> **Stored items from a collection**
_ _ _ _ _ _ _

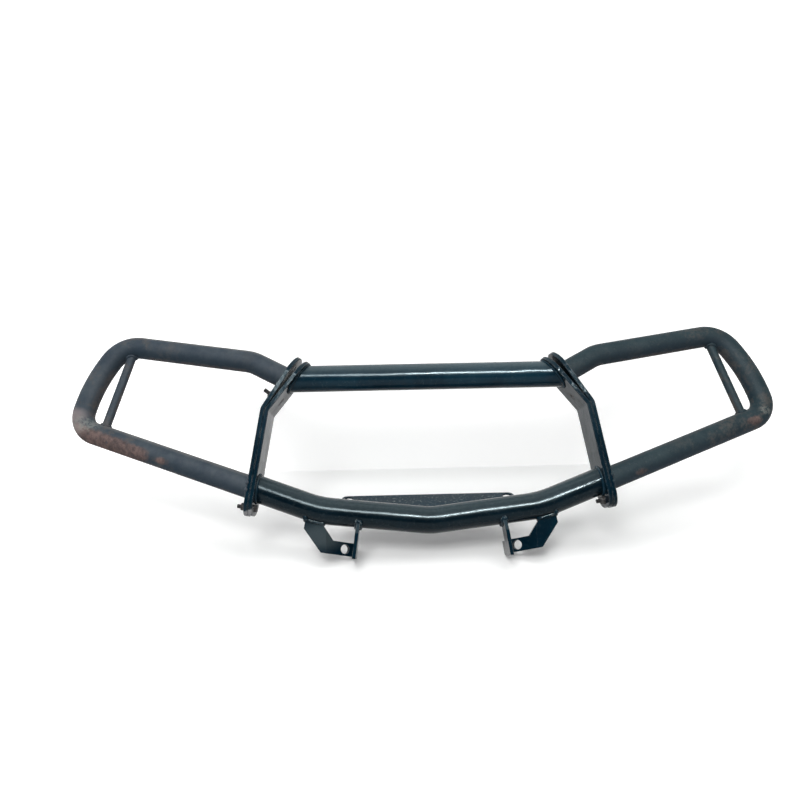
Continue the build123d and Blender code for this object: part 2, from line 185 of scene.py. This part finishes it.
class Tree:
    """Short names for building a node tree."""

    def __init__(self, tree):
        self.tree = tree
        self.object_place = None
        tree.nodes.clear()

    def node(self, kind, **settings):
        made = self.tree.nodes.new(kind)
        for name, value in settings.items():
            setattr(made, name, value)
        return made

    def put(self, socket, value):
        if isinstance(value, bpy.types.NodeSocket):
            self.tree.links.new(value, socket)
        elif isinstance(value, tuple) and len(value) == 3 and socket.type == "RGBA":
            socket.default_value = (*value, 1)
        else:
            socket.default_value = value

    def math(self, operation, a, b=0.0, clamp=False):
        made = self.node("ShaderNodeMath", operation=operation, use_clamp=clamp)
        self.put(made.inputs[0], a)
        self.put(made.inputs[1], b)
        return made.outputs[0]

    def times(self, a, b):
        return self.math("MULTIPLY", a, b)

    def mix(self, share, a, b):
        made = self.node("ShaderNodeMix", data_type="RGBA")
        self.put(made.inputs[0], share)
        self.put(made.inputs[6], a)
        self.put(made.inputs[7], b)
        return made.outputs[2]

    def blend(self, share, a, b):
        made = self.node("ShaderNodeMix", data_type="FLOAT")
        self.put(made.inputs[0], share)
        self.put(made.inputs[2], a)
        self.put(made.inputs[3], b)
        return made.outputs[0]

    def step(self, value, low, high):
        made = self.node("ShaderNodeMapRange", interpolation_type="SMOOTHSTEP")
        self.put(made.inputs[0], value)
        made.inputs[1].default_value = low
        made.inputs[2].default_value = high
        return made.outputs[0]

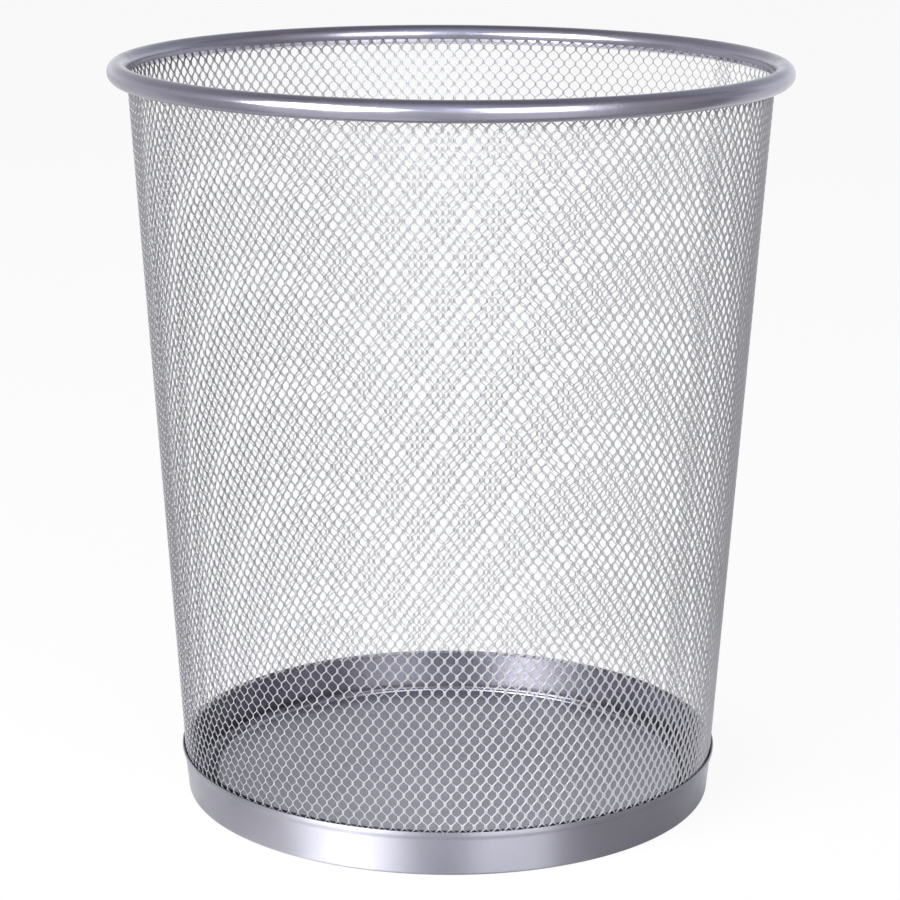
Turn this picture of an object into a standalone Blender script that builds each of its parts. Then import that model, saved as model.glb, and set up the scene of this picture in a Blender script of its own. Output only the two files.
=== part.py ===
"""Round wastebasket of expanded steel mesh, in metres, +Z up.

Three pieces: a rolled rim tube, the tapered mesh wall that stands in its slot, and the pressed
base pan that holds the wall's foot. The origin is at the centre of the underside.
"""

import math

import bmesh
import bpy

# Overall sizes. The base is measured over the pan's flared lip.
HEIGHT = 0.328
RIM_DIAMETER = 0.295
BASE_DIAMETER = 0.2414

# Rim: one strip of sheet rolled into a tube, with a slot at its inner side for the mesh
TUBE_DIAMETER = 0.0090
RIM_SHEET = 0.0005
TUBE_INNER_END = math.radians(190)
TUBE_OUTER_END = math.radians(-130)
SLOT_ROOM = 0.0005

# Mesh wall: the real sheet has diamonds 5.3 mm wide and strands 0.8 mm wide. The diamonds here are
# larger, with the same outline and the same share of open area, so that the wall stays light.
MESH_THICKNESS = 0.0007
STRAND_WIDTH = 0.0038
DIAMOND_COLUMNS = 32
DIAMOND_ROWS = 9
MESH_ENTRY = 0.0053
NECK_FLARE = 0.0012

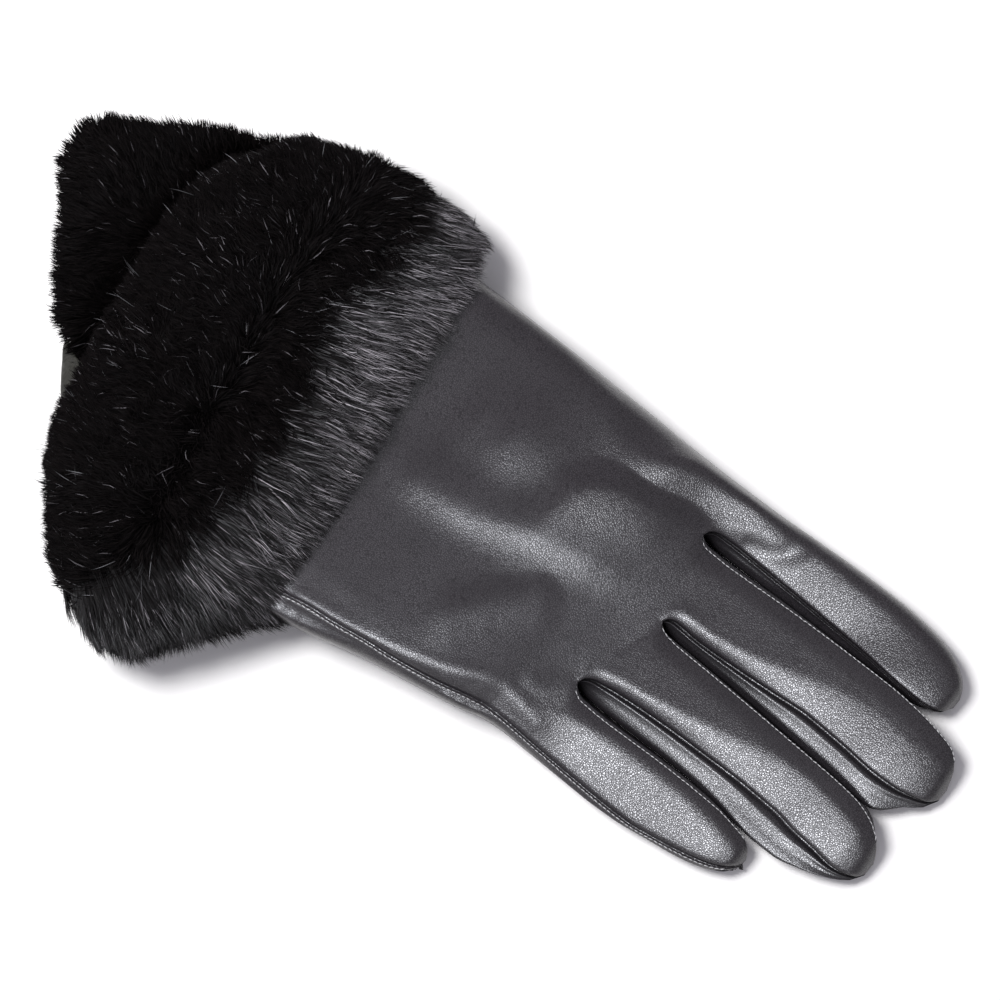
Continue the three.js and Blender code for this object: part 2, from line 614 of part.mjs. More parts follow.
// The origin is below the middle of the glove, on the surface that it lies on
const reach = new THREE.Box3().setFromObject(glove);
const centre = reach.getCenter(new THREE.Vector3());
glove.position.set(-centre.x, -centre.y, -reach.min.z);

export default glove;
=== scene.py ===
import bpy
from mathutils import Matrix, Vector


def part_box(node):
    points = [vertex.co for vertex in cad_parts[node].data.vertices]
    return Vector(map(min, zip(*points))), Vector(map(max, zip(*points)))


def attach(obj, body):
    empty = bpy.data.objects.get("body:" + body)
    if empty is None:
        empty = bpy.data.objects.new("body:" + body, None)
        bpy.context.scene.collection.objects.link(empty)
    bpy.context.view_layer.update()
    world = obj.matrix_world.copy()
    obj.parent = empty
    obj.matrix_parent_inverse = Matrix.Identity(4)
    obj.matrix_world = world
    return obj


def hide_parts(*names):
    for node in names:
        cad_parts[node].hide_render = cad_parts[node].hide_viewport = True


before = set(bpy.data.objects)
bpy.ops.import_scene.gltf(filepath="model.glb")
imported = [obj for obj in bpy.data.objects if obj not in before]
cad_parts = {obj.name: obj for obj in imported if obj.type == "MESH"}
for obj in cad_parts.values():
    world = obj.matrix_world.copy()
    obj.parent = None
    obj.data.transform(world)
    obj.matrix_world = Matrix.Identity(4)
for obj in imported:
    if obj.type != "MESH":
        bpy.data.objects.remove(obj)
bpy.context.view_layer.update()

import math
from functools import partial

import bmesh
import bpy
import numpy as np
from mathutils import Matrix, Vector
from mathutils.kdtree import KDTree

# Sizes are in millimetres on the glove's own axes: +Y to the fingertips, +X to the little finger.
# place() turns them into metres in the model's frame.
leatherEnds = {"left": -45.3731, "tip": 137.5}  # where the CAD hand ends on those axes
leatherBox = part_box("hand_leather")
gloveShift = {
    "x": leatherBox[0].x * 1000 - leatherEnds["left"],
    "y": leatherBox[1].y * 1000 - leatherEnds["tip"],
}


def place(x, y, z):
    x, y, z = np.broadcast_arrays(x, y, z)
    return np.stack([x + gloveShift["x"], y + gloveShift["y"], z], axis=-1) / 1000


def smoothStep(low, high, value):
    share = np.clip((value - low) / (high - low), 0, 1)
    return share * share * (3 - 2 * share)


def mix(a, b, share):
    return a + (b - a) * share


def along(knots, values, at):
    # a smooth curve through the knots that never swings past them
    knots, values = np.asarray(knots, float), np.asarray(values, float)
    step = np.diff(knots)
    slope = np.diff(values) / step
    tangent = np.zeros_like(values)
    tangent[0], tangent[-1] = slope[0], slope[-1]
    before, after = slope[:-1], slope[1:]
    w1, w2 = 2 * step[1:] + step[:-1], step[1:] + 2 * step[:-1]
    same = before * after > 0
    tangent[1:-1][same] = ((w1 + w2)[same]
                           / (w1[same] / before[same] + w2[same] / after[same]))
    at = np.clip(at, knots[0], knots[-1])
    i = np.clip(np.searchsorted(knots, at) - 1, 0, len(knots) - 2)
    t = (at - knots[i]) / step[i]
    a, b = values[i], values[i + 1]
    ta, tb = tangent[i] * step[i], tangent[i + 1] * step[i]
    return (a * (1 + 2 * t) * (1 - t) ** 2 + ta * t * (1 - t) ** 2
            + b * t * t * (3 - 2 * t) + tb * t * t * (t - 1))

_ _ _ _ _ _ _

> **Brief**
Copy verbatim the line that contains "before = set(bpy.data.objects)", the line that contains "return a + (b - a) * share", and all lines between them.

> **Answer to this task**
before = set(bpy.data.objects)
bpy.ops.import_scene.gltf(filepath="model.glb")
imported = [obj for obj in bpy.data.objects if obj not in before]
cad_parts = {obj.name: obj for obj in imported if obj.type == "MESH"}
for obj in cad_parts.values():
    world = obj.matrix_world.copy()
    obj.parent = None
    obj.data.transform(world)
    obj.matrix_world = Matrix.Identity(4)
for obj in imported:
    if obj.type != "MESH":
        bpy.data.objects.remove(obj)
bpy.context.view_layer.update()

import math
from functools import partial

import bmesh
import bpy
import numpy as np
from mathutils import Matrix, Vector
from mathutils.kdtree import KDTree

# Sizes are in millimetres on the glove's own axes: +Y to the fingertips, +X to the little finger.
# place() turns them into metres in the model's frame.
leatherEnds = {"left": -45.3731, "tip": 137.5}  # where the CAD hand ends on those axes
leatherBox = part_box("hand_leather")
gloveShift = {
    "x": leatherBox[0].x * 1000 - leatherEnds["left"],
    "y": leatherBox[1].y * 1000 - leatherEnds["tip"],
}


def place(x, y, z):
    x, y, z = np.broadcast_arrays(x, y, z)
    return np.stack([x + gloveShift["x"], y + gloveShift["y"], z], axis=-1) / 1000


def smoothStep(low, high, value):
    share = np.clip((value - low) / (high - low), 0, 1)
    return share * share * (3 - 2 * share)


def mix(a, b, share):
    return a + (b - a) * share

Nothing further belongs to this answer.